What this task involves →
Every line containing the word "scene" needs to be found and copied.

Given information →
◇ ◇ ◇ ◇ ◇ ◇ ◇

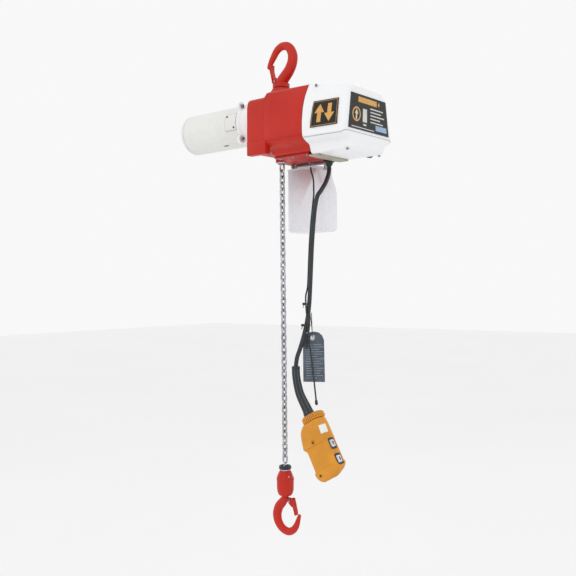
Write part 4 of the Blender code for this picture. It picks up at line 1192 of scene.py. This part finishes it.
def pendant_shells():
    for name, side, node in (("pendant_shell_front", -1, "pendant_front"),
            ("pendant_shell_back", 1, "pendant_back")):
        bm = bmesh.new()
        skin(bm, [pendant_ring(*row) for row in SHAPE])
        bmesh.ops.bisect_plane(
            bm, geom=bm.verts[:] + bm.edges[:] + bm.faces[:], plane_co=(0, HANG_Y + side * 0.28, 0),
            plane_no=(0, side, 0), clear_inner=True,
        )
        rim = [e for e in bm.edges if e.is_boundary]
        bmesh.ops.contextual_create(bm, geom=rim)
        obj = made(name, bm, "orange_plastic", "pendant", replaces=(node,), sharp=38)
        for _, z, _ in BUTTONS:
            pocket = bmesh.new()
            slab(pocket, [(15, 8.7, 10.9, 3.4), (40, 8.7, 10.9, 3.4)], z)
            cut(obj, pocket)
        edge = obj.modifiers.new("Edges", "BEVEL")
        edge.width, edge.segments, edge.angle_limit = 0.35 * MM, 2, math.radians(50)
    bm = bmesh.new()
    skin(bm, [pendant_ring(z, left + 1.2, right - 1.2, 0.9, 0, 0.8) for z, left, right, *_ in SHAPE[2:-5]])
    made("pendant_gasket", bm, "black_rubber", "pendant")

    bm = bmesh.new()  # the crown, with a ribbed skirt
    rings = []
    rows = [
        (-0.9, -8.6, 21.4, 11, 0.0), (-1.0, -11.4, 24.2, 13.4, 0.0), (-2.4, -13.6, 26.0, 15.2, 0.5),
        (-4.0, -14.6, 27.0, 16.0, 1.0), (-7.0, -15.0, 27.3, 16.3, 1.0), (-7.4, -15.0, 27.3, 16.3, 0.1),
        (-8.4, -15.1, 27.4, 16.4, 0.1), (-8.8, -15.1, 27.4, 16.4, 1.0), (-11.8, -15.3, 27.5, 16.5, 1.0),
        (-13.0, -15.0, 27.2, 16.2, 0.4), (-13.6, -14.0, 26.2, 15.2, 0.0),
    ]
    for z, left, right, depth, ribs in rows:
        base = evenly(outline_of(left, right, depth, 10, 12), 208)
        cx = (left + right) / 2
        ring = []
        for i, (x, y) in enumerate(base):
            inward = -1.7 * ribs * (0.5 + 0.5 * math.cos(math.tau * i / 8))
            d = Vector((x - cx, y)).normalized()
            ring.append(in_pendant(x + d.x * inward, y + d.y * inward, z))
        rings.append(ring)
    skin(bm, rings)
    crown = made("pendant_crown", bm, "orange_plastic", "pendant", replaces=("pendant_collar",), sharp=50)
    # The two faces beside each rib groove get the darker orange: painted shade in the grooves.
    stripe(crown, CROWN_GROOVE_SHADE, 208, 8, (0, 7), range(2, 10))


def pendant_boot():
    path = [(46.4, HANG_Y, -626), (46.8, HANG_Y, -643), (50.6, HANG_Y, -663), (57.2, HANG_Y, -682)]
    points = smooth([*path, in_pendant(0, 0, 14), in_pendant(0, 0, -0.6)], 3)
    total = len(points) - 1
    radii = []
    for i in range(total + 1):
        t = i / total
        r = 8.0 + 2.3 * t * t
        if i == 0:
            r -= 0.9
        elif i == 1:
            r += 0.35
        elif t > 0.93:
            r += 0.5
        radii.append(r)
    bm = bmesh.new()
    rings = []
    points = [Vector(p) for p in points]
    for point, (side, normal), radius in zip(points, frames_along(points), radii):
        ring = []
        for k in range(48):
            a = math.tau * k / 48
            flute = 1 - 0.10 * (0.5 + 0.5 * math.cos(8 * a)) ** 2 if 1 < len(rings) < total - 2 else 1.0
            ring.append(point + side * radius * flute * math.cos(a) + normal * radius * flute * math.sin(a))
        rings.append(ring)
    skin(bm, rings)
    sleeve = made("cord_sleeve", bm, SLEEVE, "pendant", replaces=("cord_boot",), sharp=50)
    # One face at each ridge crest gets the lighter rubber: a painted highlight along the ridges.
    stripe(sleeve, SLEEVE_RIDGE_HIGHLIGHT, 48, 6, (3,), range(2, total - 1))




def buttons():
    for label, z, body in BUTTONS:
        bm = bmesh.new()
        slab(bm, [
            (14, 6.0, 7.2, 2.6), (23.0, 6.0, 7.2, 2.6), (24.2, 5.8, 7.0, 2.4), (25.1, 5.2, 6.4, 2.0),
            (25.5, 4.4, 5.6, 1.6),
        ], z)
        made(f"{label}_cap", bm, "button_grey", body, replaces=(f"{label}_button",), sharp=40)
        way = 1 if label == "raise" else -1
        shapes = [[(u, way * v) for u, v in shape] for shape in arrow(0, -3.6, 4.0, 3.0, 1.1, 3.6)]

        def place(u, v, lift, z=z):
            return in_pendant(25.55 + lift, u, z + v)

        decal(f"{label}_arrow", shapes, place, "label_black", body, 0.12, 8.0)
        bm = bmesh.new()
        slab(bm, [
            (16, 8.8, 11, 3.4), (23.2, 8.8, 11, 3.4), (23.9, 8.3, 10.5, 3.0), (24.0, 7.2, 8.4, 2.8),
            (23.7, 6.7, 7.9, 2.6), (17, 6.6, 7.8, 2.6),
        ], z)
        made(f"{label}_bezel", bm, "black_rubber", "pendant", sharp=50)


def pendant_details():
    zs = [-28.8 - 1.82 * i for i in range(10)]
    grid = []
    for z in zs:
        for first, second in zip(SHAPE, SHAPE[1:]):
            if second[0] <= z <= first[0]:
                t = (z - first[0]) / (second[0] - first[0])
                _, right, depth, _, corner = [a + (b - a) * t for a, b in zip(first[1:], second[1:])]
        curve = arc(right - corner, -depth + corner, corner + 0.25, corner + 0.25, -52, 0, 10)
        curve += [(right + 0.25, -depth + corner + 1 + k) for k in range(7)]
        grid.append([in_pendant(x, y, z) for x, y in curve])
    bm = bmesh.new()
    verts = [[bm.verts.new(p) for p in row] for row in grid]
    for a, b in zip(verts, verts[1:]):
        for i in range(len(a) - 1):
            bm.faces.new((a[i], a[i + 1], b[i + 1], b[i]))
    label = made("pendant_label", bm, WHITE_LABEL, "pendant", sharp=60)
    thick = label.modifiers.new("Thickness", "SOLIDIFY")
    thick.thickness = 0.25 * MM
    spots = [(in_pendant(-3.5, -19.3, -52.6), way_out(0, -1, 0)),
        (in_pendant(-18, -19.3, -113), way_out(0, -1, 0))]
    screw_heads("pendant_screws", spots, 2.0, "black_plastic", "pendant", 0.9)
    bm = bmesh.new()
    for x, y, z, r in ((-3.5, -19.2, -52.6, 4.6), (-18, -19.1, -113, 4.0)):
        lathe(bm, [(r - 1.6, -1.0), (r - 1.4, 0.9), (r - 0.8, 1.2), (r - 0.2, 0.9), (r, -1.0)],
            in_pendant(x, y, z), way_out(0, -1, 0), 32)
    made("pendant_bosses", bm, "orange_plastic", "pendant")


pendant_shells()
pendant_boot()
buttons()
pendant_details()

# ---------------------------------------------------------------- tag

TAG_CORNER = Vector((59.9, -14.2, -656))
TAG_TURN = math.radians(39.5)
TAG_RIGHT = Vector((math.cos(TAG_TURN), math.sin(TAG_TURN), 0))
TAG_FRONT = TAG_RIGHT.cross(Vector((0, 0, 1)))


def tag_place(u, v, out):
    return TAG_CORNER + TAG_RIGHT * u + Vector((0, 0, v)) + TAG_FRONT * (0.62 + out)


def tag_details():
    bars = []
    widths = (27, 31, 24, 33, 29, 20, 32, 26, 30, 22, 31, 28, 24, 30, 18)
    for i, width in enumerate(widths):
        v = 71 - 4.6 * i
        bars.append(box_shape(5, v, 5 + width * 0.45, v + 1.3))
        bars.append(box_shape(7 + width * 0.45, v, 8.5 + width, v + 1.3))
    decal("tag_lines", bars, tag_place, TAG_INK, "pendant", 0.12, 8.0)
    bm = bmesh.new()
    eye = TAG_CORNER + TAG_RIGHT * 18 + Vector((0, 0, 85.5))
    lathe(bm, [(2.9, -1.0), (5.2, -1.0), (5.6, -0.7), (5.6, 0.7), (5.2, 1.0), (3.3, 1.1), (2.9, 0.7),
        (2.9, -1.0)], eye, TAG_FRONT, 40)
    made("tag_eyelet", bm, "nickel", "pendant")


tag_details()

# ---------------------------------------------------------------- carried-over CAD pieces


def finish_cad_nodes():
    slots = {row["node"]: row["material_slot"] for row in frame["record"]["subparts"]}
    fine = {"tag_string": 0.0, "wire_anchor": 0.15}
    for name, node in NODES.items():
        if node.hide_render:
            continue
        node.data.materials.clear()
        node.data.materials.append(LOOKS[slots[name]])
        width = fine.get(name, 0.35)
        if width:
            edge = node.modifiers.new("Edges", "BEVEL")
            edge.width, edge.segments = width * MM, 2
            edge.limit_method, edge.angle_limit = "ANGLE", math.radians(35)


finish_cad_nodes()

# ---------------------------------------------------------------- studio


def studio():
    world = bpy.data.worlds.new("studio")
    bpy.context.scene.world = world
    world.use_nodes = True
    background = world.node_tree.nodes["Background"]
    background.inputs["Color"].default_value = (1.0, 1.0, 1.0, 1.0)
    background.inputs["Strength"].default_value = 0.94
    bm = bmesh.new()
    bmesh.ops.create_grid(bm, x_segments=24, y_segments=24, size=14.0)
    bmesh.ops.translate(bm, vec=(0, 0, -1.42), verts=bm.verts)
    mesh = bpy.data.meshes.new("studio_floor")
    bm.to_mesh(mesh)
    bm.free()
    floor = bpy.data.objects.new("studio_floor", mesh)
    bpy.context.scene.collection.objects.link(floor)
    floor.data.materials.append(finish("floor_white", (0.93, 0.93, 0.93), 0.7, vary=0.01, cloud=1.0,
        bump=0.02))
    lamps = (
        ((0.3, -2.6, 1.1), 1.2, 7.0, (0, 0, -0.25)), ((2.4, -0.4, 0.6), 0.8, 1.5, (0.1, 0, -0.2)),
        ((-2.0, -1.6, 0.4), 1.0, 1.0, (-0.1, 0, -0.2)), ((-0.2, 2.2, 1.2), 1.2, 3.0, (0, 0, -0.3)),
    )
    for i, (place, size, power, target) in enumerate(lamps):
        data = bpy.data.lights.new(f"lamp_{i}", "AREA")
        data.size, data.energy = size, power
        lamp = bpy.data.objects.new(f"lamp_{i}", data)
        lamp.location = place
        lamp.rotation_euler = (Vector(target) - Vector(place)).to_track_quat("-Z", "Y").to_euler()
        bpy.context.scene.collection.objects.link(lamp)
    bpy.context.scene.view_settings.view_transform = "Standard"


studio()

◇ ◇ ◇ ◇ ◇ ◇ ◇

Answer to the exercise →
Write part 4 of the Blender code for this picture. It picks up at line 1192 of scene.py. This part finishes it.
    bpy.context.scene.world = world
    bpy.context.scene.collection.objects.link(floor)
        bpy.context.scene.collection.objects.link(lamp)
    bpy.context.scene.view_settings.view_transform = "Standard"